After you use an Art, there will be a cooldown period before you can select it again. The amount of time it takes an Art to cool down will decrease as you level that attack up, so be sure to regularly level up your Arts as you progress through the adventure.
In addition to dealing damage, most of the Arts at your disposal can cause secondary effects. For example, Shulk’s Stream Edge inflicts the Break status on an enemy, making them susceptible to being Toppled if a teammate follows up with an appropriate Art. Toppling an enemy will cause them to be briefly incapacitated and open them up to being Dazed. It’s important to keep this sequence of conditions in mind and chain these types of Arts together, particularly when battling bosses, as they’ll give you a significant advantage in combat.
Since you can only directly control one character at a time during battle, you’ll need to rely on your AI companions to follow your lead.

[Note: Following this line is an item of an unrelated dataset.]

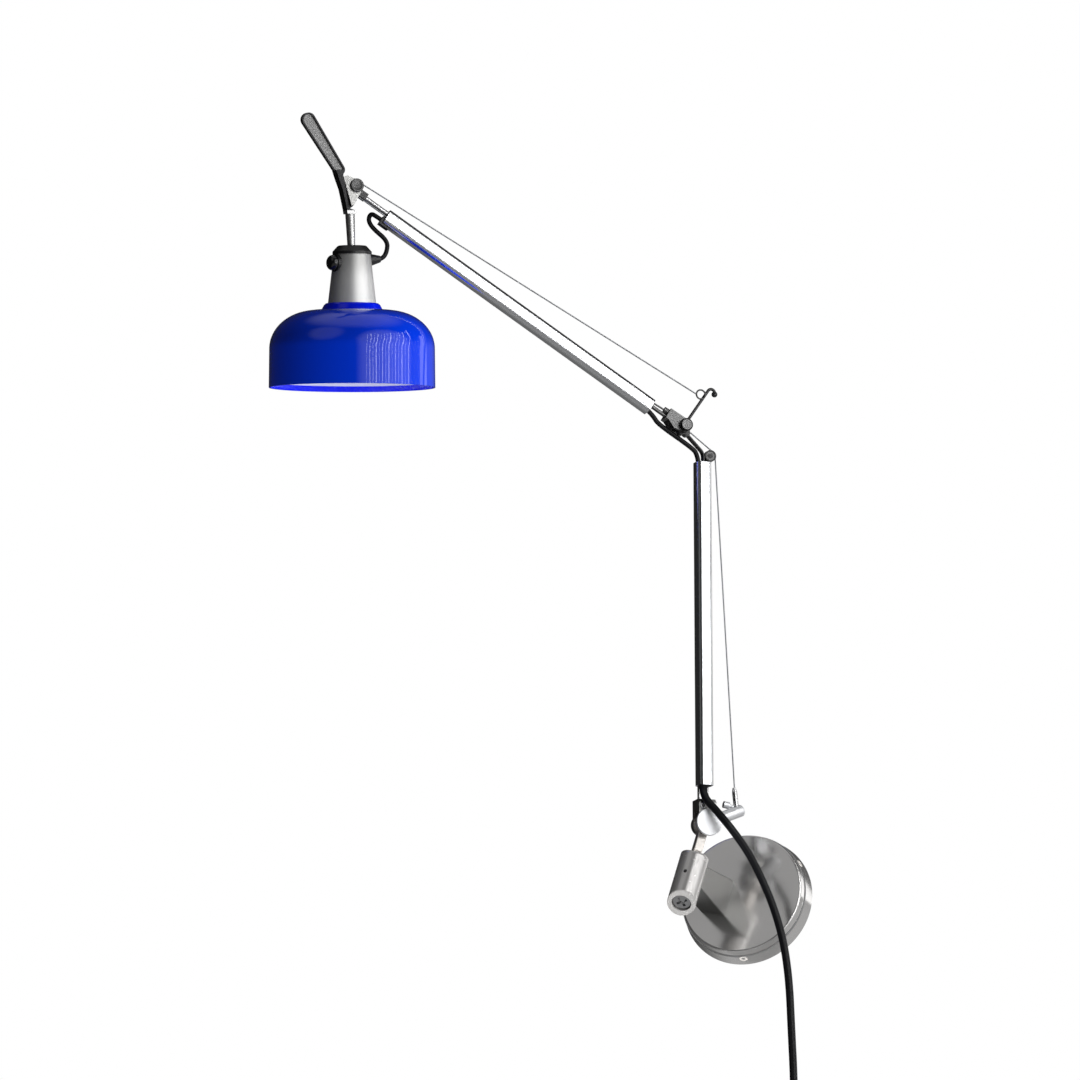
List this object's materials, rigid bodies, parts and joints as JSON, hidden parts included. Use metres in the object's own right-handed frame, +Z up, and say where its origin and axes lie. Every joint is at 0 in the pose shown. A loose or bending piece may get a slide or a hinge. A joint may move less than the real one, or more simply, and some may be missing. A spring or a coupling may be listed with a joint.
{
  "type": "articulating wall lamp",
  "caption": "Wall lamp with a round canopy, a swivel, two tube arms balanced by steel cables and springs, and a tilting dome shade with a push switch.",
  "frame": {"origin": "centre of the wall plate's back face, on the wall, midway between its two screw slots", "axes": "+Z up, +X to the right and -Y out into the room for someone who faces the wall; the wall is the plane Y = 0"},
  "size_m": [0.3983, 0.4507, 0.9376],
  "materials": {
    "polished_alu": "polished, mirror-like",
    "satin_alu": "satin",
    "steel": "bright",
    "steel_cable": "fine strands",
    "black_metal": "black, half gloss",
    "blue_paint": "high gloss",
    "black_plastic": "fine matt",
    "black_button": "gloss",
    "black_lead": "soft sheen",
    "opal_glass": "opal",
    "zinc_steel": "pressed, plain"
  },
  "bodies": {
    "wall_mount": {"canopy": "polished_alu", "canopy_screws": "steel", "wall_plate": "zinc_steel", "stiffener_plate": "zinc_steel", "support_block": "satin_alu", "support_screws": "steel", "swivel_barrel": "polished_alu", "barrel_end_screw": "steel", "barrel_grub_screw": "steel", "mains_lead": "black_lead", "mains_coil": "black_lead", "mains_plug": "black_plastic"},
    "swivel": {"pivot_post": "black_metal", "cable_bracket": "satin_alu", "bracket_screw": "steel", "cable_ferrule": "steel"},
    "lower_arm": {"base_fork": "black_metal", "base_axle": "steel", "tilt_disc": "satin_alu", "fork_screw": "steel", "arm_rods": "steel", "lower_tube": "polished_alu", "lower_foot_plug": "black_plastic", "lower_top_plug": "black_plastic", "lower_spring": "steel", "elbow_rods": "steel", "elbow_eye": "black_metal", "cable_hook": "black_metal", "pulley_arm": "black_metal", "lower_cable": "steel_cable", "neck_lead": "black_lead"},
    "lower_wheel": {"lower_pulley": "black_plastic"},
    "upper_arm": {"elbow_cheeks": "black_metal", "elbow_axle": "steel", "elbow_knob": "satin_alu", "fork_rods": "black_metal", "upper_tube": "polished_alu", "upper_foot_plug": "black_plastic", "upper_end_plug": "black_plastic", "upper_spring": "steel", "head_rods": "black_metal", "head_yoke": "black_metal", "head_axle": "black_metal", "upper_cable": "steel_cable", "elbow_lead": "black_lead", "head_lead": "black_lead"},
    "head_wheel": {"head_pulley": "black_plastic"},
    "head_clutch": {"roll_bracket": "satin_alu", "roll_pin": "steel"},
    "head": {"lever_stem": "satin_alu", "holder_cap": "black_plastic", "neck_cover": "satin_alu", "shade": "blue_paint", "lamp_holder": "black_plastic", "shade_ring": "blue_paint", "holder_nut": "black_plastic", "lamp": "opal_glass", "switch_bezel": "black_plastic", "lead_gland": "black_plastic"},
    "button": {"switch_button": "black_button"}
  },
  "joints": [
    {"name": "swivel_turn", "type": "hinge", "parent": "wall_mount", "child": "swivel", "pos_m": [-0.02057, -0.0985, 0.00625], "axis": [0.2907, 0, 0.9568], "range_deg": [-28, 120], "deforming": ["mains_lead"]},
    {"name": "lower_arm_tilt", "type": "hinge", "parent": "swivel", "child": "lower_arm", "pos_m": [-0.01066, -0.0985, 0.03888], "axis": [0.5956, -0.7826, -0.181], "range_deg": [-18, 62], "deforming": ["lower_cable", "neck_lead"]},
    {"name": "elbow_fold", "type": "hinge", "parent": "lower_arm", "child": "upper_arm", "pos_m": [-0.00554, -0.17645, 0.39283], "axis": [0.5956, -0.7826, -0.181], "range_deg": [-50, 60], "deforming": ["upper_cable", "elbow_lead"]},
    {"name": "head_tilt", "type": "hinge", "parent": "upper_arm", "child": "head_clutch", "pos_m": [-0.24372, -0.39774, 0.5659], "axis": [0.5956, -0.7826, -0.181], "range_deg": [-90, 15], "deforming": ["head_lead"]},
    {"name": "head_roll", "type": "hinge", "parent": "head_clutch", "child": "head", "pos_m": [-0.24372, -0.39774, 0.5659], "axis": [-0.7852, -0.5197, -0.3368], "range_deg": [-60, 75], "deforming": ["head_lead"]},
    {"name": "switch_press", "type": "slide", "parent": "head", "child": "button", "axis": [0.6363, 0.7465, 0.1945], "range_m": [0, 0.002], "stiffness_N_per_m": 600},
    {"name": "lower_pulley_turn", "type": "hinge", "parent": "lower_arm", "child": "lower_wheel", "pos_m": [0.01367, -0.15649, 0.36973], "axis": [0.5956, -0.7826, -0.181], "range_deg": [-364, 112]},
    {"name": "head_pulley_turn", "type": "hinge", "parent": "upper_arm", "child": "head_wheel", "pos_m": [-0.24372, -0.39774, 0.5659], "axis": [0.5956, -0.7826, -0.181], "range_deg": [-390, 325]}
  ],
  "couplings": [
    {"joint": "lower_pulley_turn", "follows": "lower_arm_tilt", "ratio": -5.8},
    {"joint": "head_pulley_turn", "follows": "elbow_fold", "ratio": -6.4}
  ]
}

While they are generally good about Toppling enemies and inflicting other status conditions when necessary, the AI isn’t perfect, and they may miss their cues. However, you have a chance to take matters into your own hands with a Chain Attack, which we’ll discuss further below.
Perform well in battle and your party’s Affinity will increase, which in turn will fill your Party Gauge. This is displayed in the upper lefthand corner of the screen and is divided into three segments. You can spend one segment to revive a fallen teammate or warn them of an incoming attack, and the battle will continue so long as one segment of the gauge is full, even if your character faints. When all three segments are filled, you’ll be able to pull off a Chain Attack.

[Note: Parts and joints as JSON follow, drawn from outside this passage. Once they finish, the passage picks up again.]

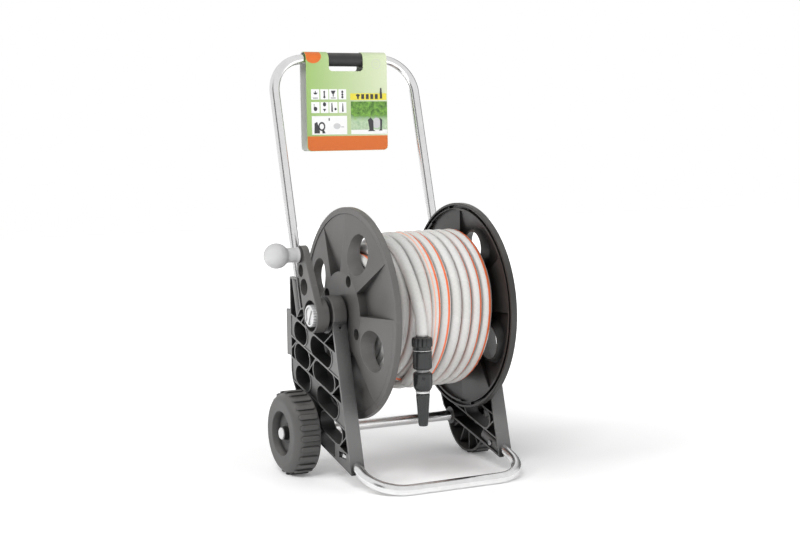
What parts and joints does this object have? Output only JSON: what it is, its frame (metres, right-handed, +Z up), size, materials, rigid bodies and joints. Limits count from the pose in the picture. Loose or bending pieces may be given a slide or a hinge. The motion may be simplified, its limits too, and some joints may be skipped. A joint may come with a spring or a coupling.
{
  "type": "garden hose reel cart",
  "caption": "Two-wheeled garden hose reel cart: lattice side frames, crank-driven flanged reel with wound hose and nozzle, tall tube handle and tube foot.",
  "frame": {"origin": "on the floor, in the middle of the cart's width and depth without its hose", "axes": "+X along the reel's axis, away from the crank; +Y to the back, where the handle leans; +Z up"},
  "size_m": [0.3974, 0.3864, 0.6476],
  "materials": {
    "bright_tube": "drawn and lightly polished",
    "screw_steel": "zinc plated",
    "wheel_grey": "moulded, satin",
    "white_knob": "smooth satin",
    "light_cap": "smooth satin",
    "hose_wall": "clear grey wall with coloured stripes",
    "nozzle_black": "moulded with grip ribs",
    "card_print": "printed card",
    "grip_grey": "soft satin",
    "seal_rubber": "smooth",
    "dark_moulding": "moulded",
    "charcoal_moulding": "moulded, fine grain",
    "grey_moulding": "moulded, fine grain"
  },
  "bodies": {
    "cart": {"axle_tube": "bright_tube", "bearing_cap_screws": "dark_moulding", "connector_body": "nozzle_black", "connector_neck": "light_cap", "connector_nut": "nozzle_black", "foot_tube": "bright_tube", "foot_tube_screws": "screw_steel", "handle_grip": "grip_grey", "handle_tube": "bright_tube", "handle_tube_screws": "screw_steel", "header_card": "card_print", "hose_tail": "hose_wall", "left_axle_cap": "light_cap", "left_bearing_cap": "grey_moulding", "left_side_frame": "grey_moulding", "left_wheel_washer": "dark_moulding", "nozzle_body": "light_cap", "right_axle_cap": "light_cap", "right_bearing_cap": "grey_moulding", "right_side_frame": "grey_moulding", "right_wheel_washer": "dark_moulding"},
    "reel": {"crank_arm": "grey_moulding", "crank_knob_pin": "screw_steel", "crank_lock_knob": "light_cap", "drum_core": "grey_moulding", "flange_screws": "screw_steel", "hose_winding": "hose_wall", "hub_elbow": "dark_moulding", "left_flange": "grey_moulding", "left_hub_shaft": "grey_moulding", "right_flange": "charcoal_moulding", "right_hub_shaft": "grey_moulding"},
    "knob": {"crank_knob": "white_knob"},
    "left_road_wheel": {"left_wheel": "wheel_grey", "left_wheel_bush": "dark_moulding"},
    "right_road_wheel": {"right_wheel": "wheel_grey", "right_wheel_bush": "dark_moulding"},
    "inlet": {"inlet_seals": "seal_rubber", "water_inlet": "dark_moulding"},
    "collar": {"connector_collar": "nozzle_black"},
    "spray_tip": {"nozzle_tip": "nozzle_black"}
  },
  "joints": [
    {"name": "reel_spin", "type": "hinge", "parent": "cart", "child": "reel", "pos_m": [0.0175, -0.0352, 0.2491], "axis": [1, 0, 0], "continuous": true},
    {"name": "knob_spin", "type": "hinge", "parent": "reel", "child": "knob", "pos_m": [-0.1795, 0.0018, 0.3371], "axis": [1, 0, 0], "continuous": true},
    {"name": "left_wheel_spin", "type": "hinge", "parent": "cart", "child": "left_road_wheel", "pos_m": [-0.1438, 0.0382, 0.064], "axis": [1, 0, 0], "continuous": true},
    {"name": "right_wheel_spin", "type": "hinge", "parent": "cart", "child": "right_road_wheel", "pos_m": [0.1788, 0.0382, 0.064], "axis": [1, 0, 0], "continuous": true},
    {"name": "inlet_swivel", "type": "hinge", "parent": "cart", "child": "inlet", "pos_m": [0.1795, -0.0352, 0.2491], "axis": [1, 0, 0], "continuous": true},
    {"name": "collar_slide", "type": "slide", "parent": "cart", "child": "collar", "axis": [0, 0, 1], "range_m": [0, 0.003], "stiffness_N_per_m": 400},
    {"name": "spray_twist", "type": "hinge", "parent": "cart", "child": "spray_tip", "pos_m": [-0.0257, -0.1637, 0.1135], "axis": [0, 0, 1], "range_deg": [0, 270]}
  ]
}
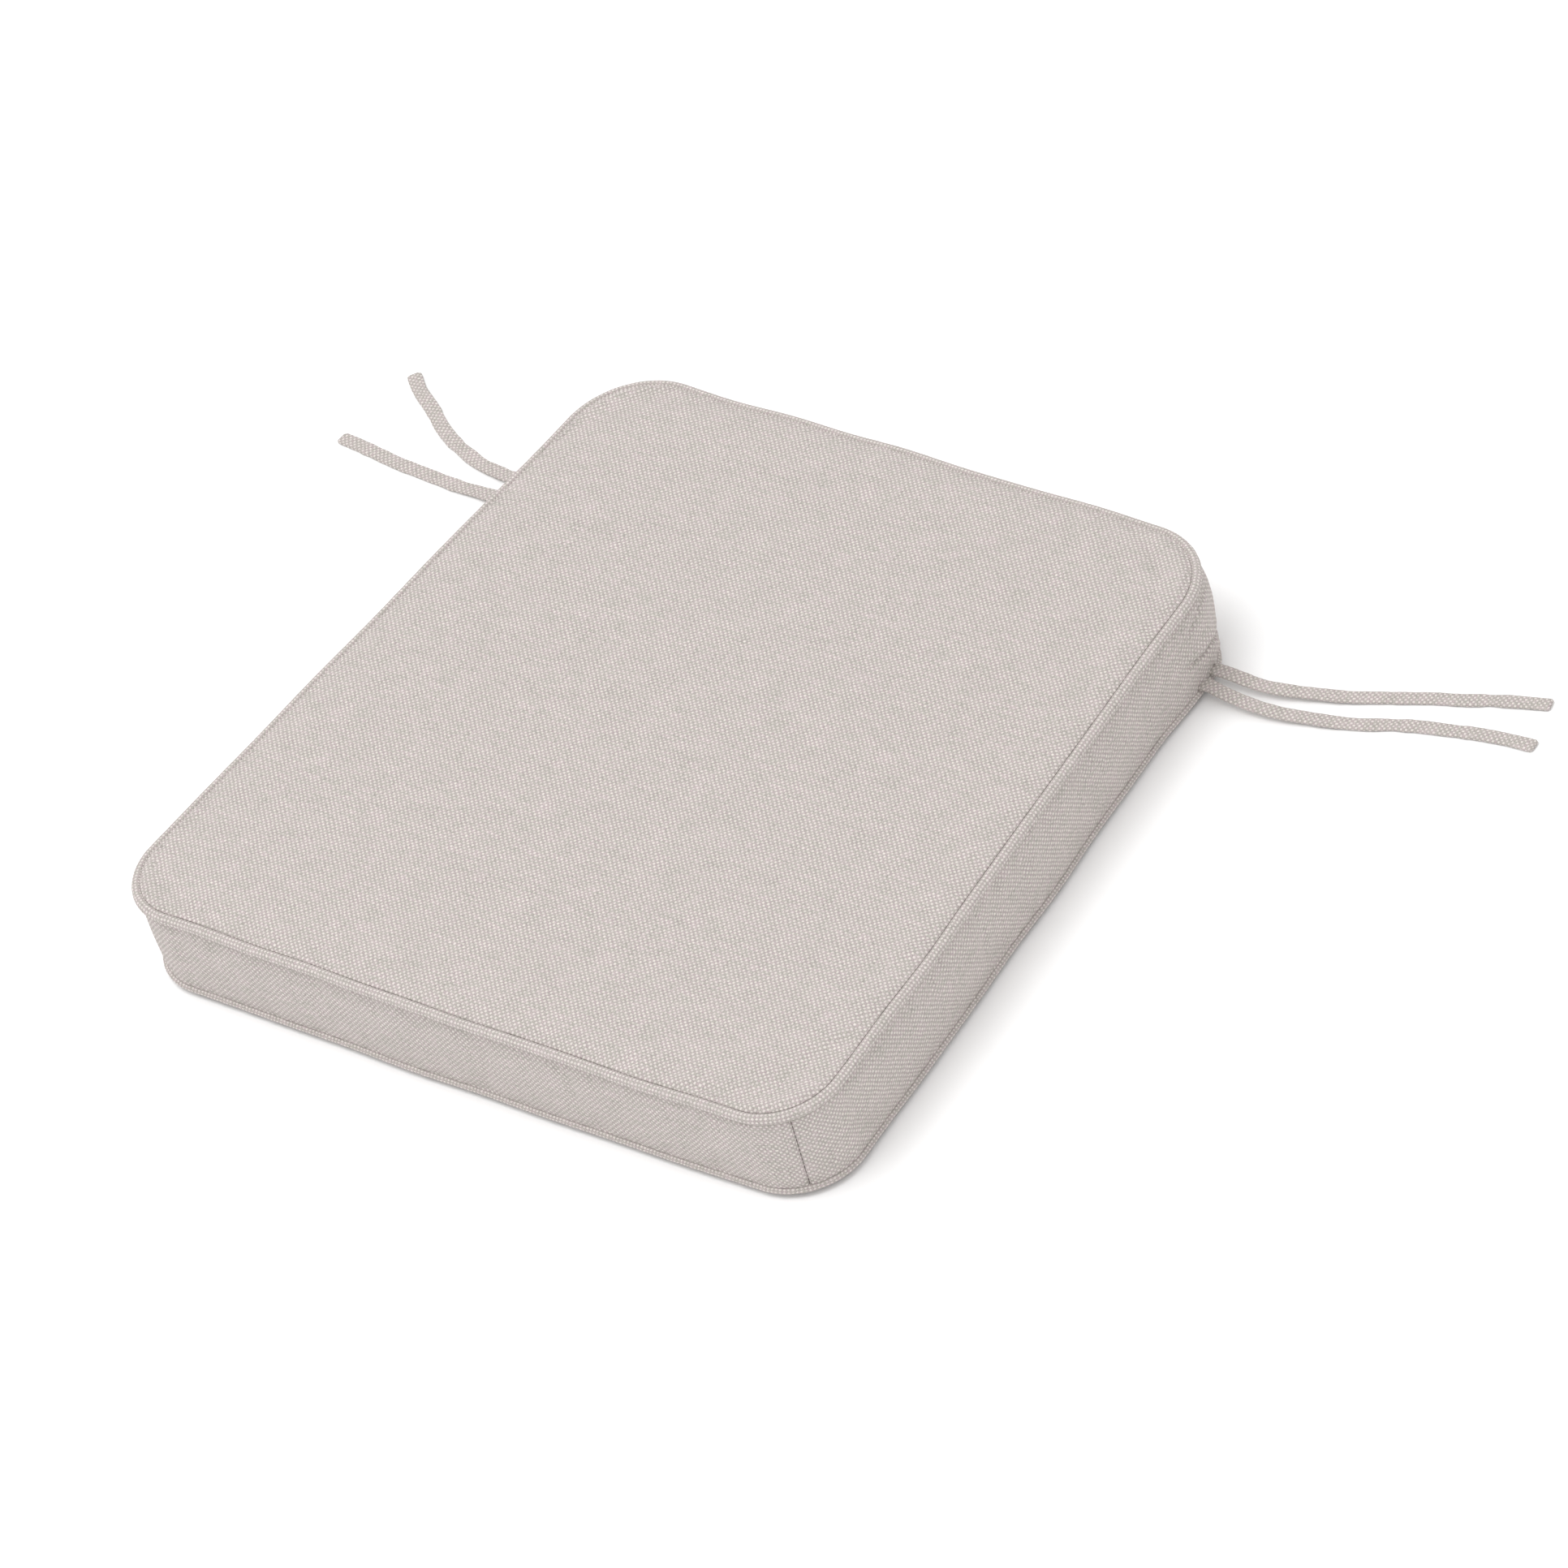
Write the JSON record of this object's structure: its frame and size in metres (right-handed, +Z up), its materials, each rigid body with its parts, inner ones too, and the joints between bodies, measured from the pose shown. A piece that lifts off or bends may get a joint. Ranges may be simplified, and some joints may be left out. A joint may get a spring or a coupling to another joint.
{
  "type": "chair seat pad",
  "caption": "Boxed foam chair seat pad with a tapered outline, piped edges, a zipped rear boxing and pairs of fabric ties at the back corners.",
  "frame": {"origin": "middle of the flat underside of the pad, at the plane that rests on the seat", "axes": "+X to the right along the front edge, +Y from the front edge to the back edge, +Z up through the thickness"},
  "size_m": [0.7245, 0.4208, 0.056],
  "materials": {
    "cover_fabric": "matt basket-weave canvas, warm light grey with darker flecks",
    "foam": "open-cell cream foam",
    "wadding": "soft white polyester wadding",
    "piping_filler": "soft twisted filler cord",
    "zip_tape": "fine herringbone tape",
    "zip_teeth": "satin nylon coil",
    "zip_metal": "satin nickel plate",
    "thread": "polyester sewing thread"
  },
  "bodies": {
    "pad": {"foam_core": "foam", "wadding_top": "wadding", "wadding_bottom": "wadding", "top_panel": "cover_fabric", "bottom_panel": "cover_fabric", "front_boxing": "cover_fabric", "right_boxing": "cover_fabric", "zip_strip_upper": "cover_fabric", "zip_strip_lower": "cover_fabric", "top_piping_cover": "cover_fabric", "top_piping_cord": "piping_filler", "bottom_piping_cover": "cover_fabric", "bottom_piping_cord": "piping_filler", "zip_tape_upper": "zip_tape", "zip_tape_lower": "zip_tape", "zip_teeth_upper": "zip_teeth", "zip_teeth_lower": "zip_teeth", "zip_end_stops": "zip_metal", "zip_stitching": "thread", "right_tie_rear": "cover_fabric", "right_tie_front": "cover_fabric", "left_tie_rear": "cover_fabric", "left_tie_front": "cover_fabric"},
    "zip_slider": {"zip_slider": "zip_metal"},
    "zip_pull": {"zip_pull": "zip_metal"}
  },
  "joints": [
    {"name": "zip_travel", "type": "slide", "parent": "pad", "child": "zip_slider", "axis": [1, 0, 0], "range_m": [0, 0.262]},
    {"name": "zip_pull_swing", "type": "hinge", "parent": "zip_slider", "child": "zip_pull", "pos_m": [-0.13112, 0.2044, 0.028], "axis": [0, 0, 1], "range_deg": [0, 180]}
  ]
}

If you’ve maxed out your Party Gauge, you’ll have the option to use a Chain Attack. This will effectively freeze time and let you manually select an Art for each member of your team to use, giving you the perfect opportunity to inflict status conditions on enemies. The effectiveness of your attacks will also increase if you use Arts of the same color consecutively.

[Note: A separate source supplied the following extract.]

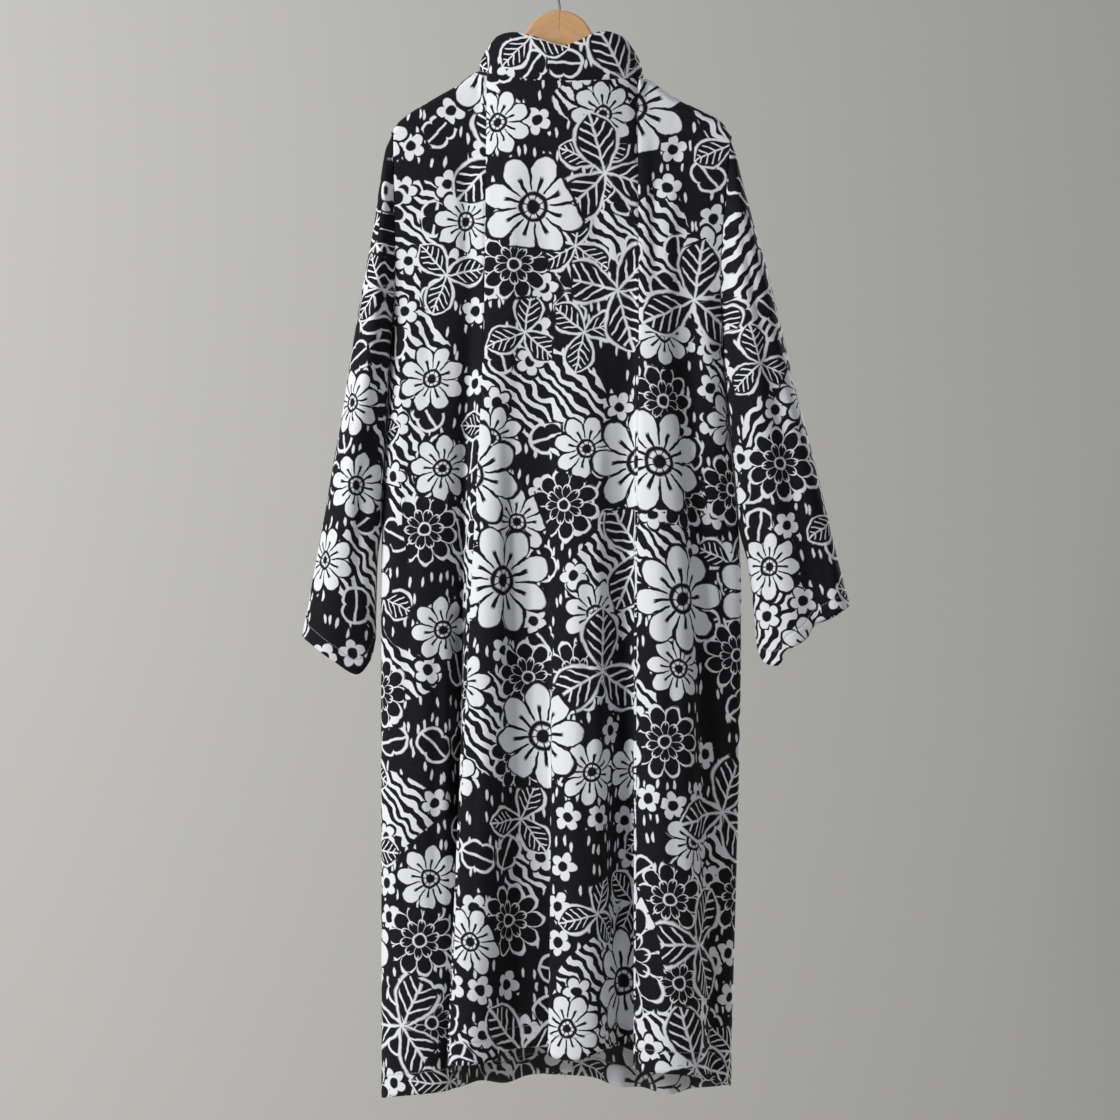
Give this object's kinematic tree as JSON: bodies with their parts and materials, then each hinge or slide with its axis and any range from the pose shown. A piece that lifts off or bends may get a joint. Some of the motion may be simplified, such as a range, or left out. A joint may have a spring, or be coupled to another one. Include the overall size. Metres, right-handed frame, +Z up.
{
  "type": "long coat on a wooden hanger",
  "caption": "Long printed cotton coat with a stand collar, long sleeves and a buttoned front, hung on a wooden hanger.",
  "frame": {"origin": "the inner top of the hanger's hook, where it bears on a rail", "axes": "+Z up, -Y out of the coat's front, +X to the wearer's left"},
  "size_m": [0.6344, 0.1395, 1.328],
  "materials": {
    "cloth_print": "matte",
    "button_dark": "satin",
    "wood_light": "satin",
    "wire_dark": "satin"
  },
  "bodies": {
    "root": {"back_left": "cloth_print", "back_centre": "cloth_print", "back_right": "cloth_print", "front_left": "cloth_print", "front_right": "cloth_print", "sleeve_left": "cloth_print", "sleeve_right": "cloth_print", "collar": "cloth_print", "button_1": "button_dark", "button_2": "button_dark", "button_3": "button_dark", "button_4": "button_dark", "button_5": "button_dark", "hanger_wood_left": "wood_light", "hanger_wood_right": "wood_light", "hanger_hook": "wire_dark"}
  },
  "joints": []
}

After all three members of your party have executed their Art, you may see a prompt to press the B button. Do so in time and you’ll extend the Chain Attack. The number of times you can extend a Chain Attack depends on a few factors, including your party members’ Affinity for one another, but you can potentially extend the Chain Attack up to 15 turns.
While Chain Attacks can deal an incredible amount of damage to foes, you’ll deplete your entire Party Gauge after using one. This means you won’t be able to revive a teammate should they be knocked out, leaving you vulnerable. For this reason, you’ll need to think carefully and find the best moment to execute a Chain Attack.
Shulk’s Monado is the only weapon capable of damaging the Mechon. Fortunately, it has its own suite of Arts separate from Shulk’s standard attacks. Most of these revolve around buffing your allies. For instance, Enchant powers up your teammates’ weapons and allows them to damage Mechon as well. You’ll gradually unlock more Monado Arts as you make your way through the story, and you’ll rely on them frequently to deal with the escalating threats you face.
Changing The Future
The Monado also gives Shulk the power of clairvoyance, and you can use that to your advantage during battle. If an enemy is about to launch a devastating attack, Shulk will have a vision of it before it happens. This gives you the opportunity to change the future.
You can alter the course of events in a few ways. You can spend one segment of your Party Gauge to warn a teammate, allowing you to select an Art for them to use and disrupt the incoming attack. Shulk himself can also potentially change the future by using a Monado Art to shield an ally from damage. Fail to act in time, however, and the vision will come to pass.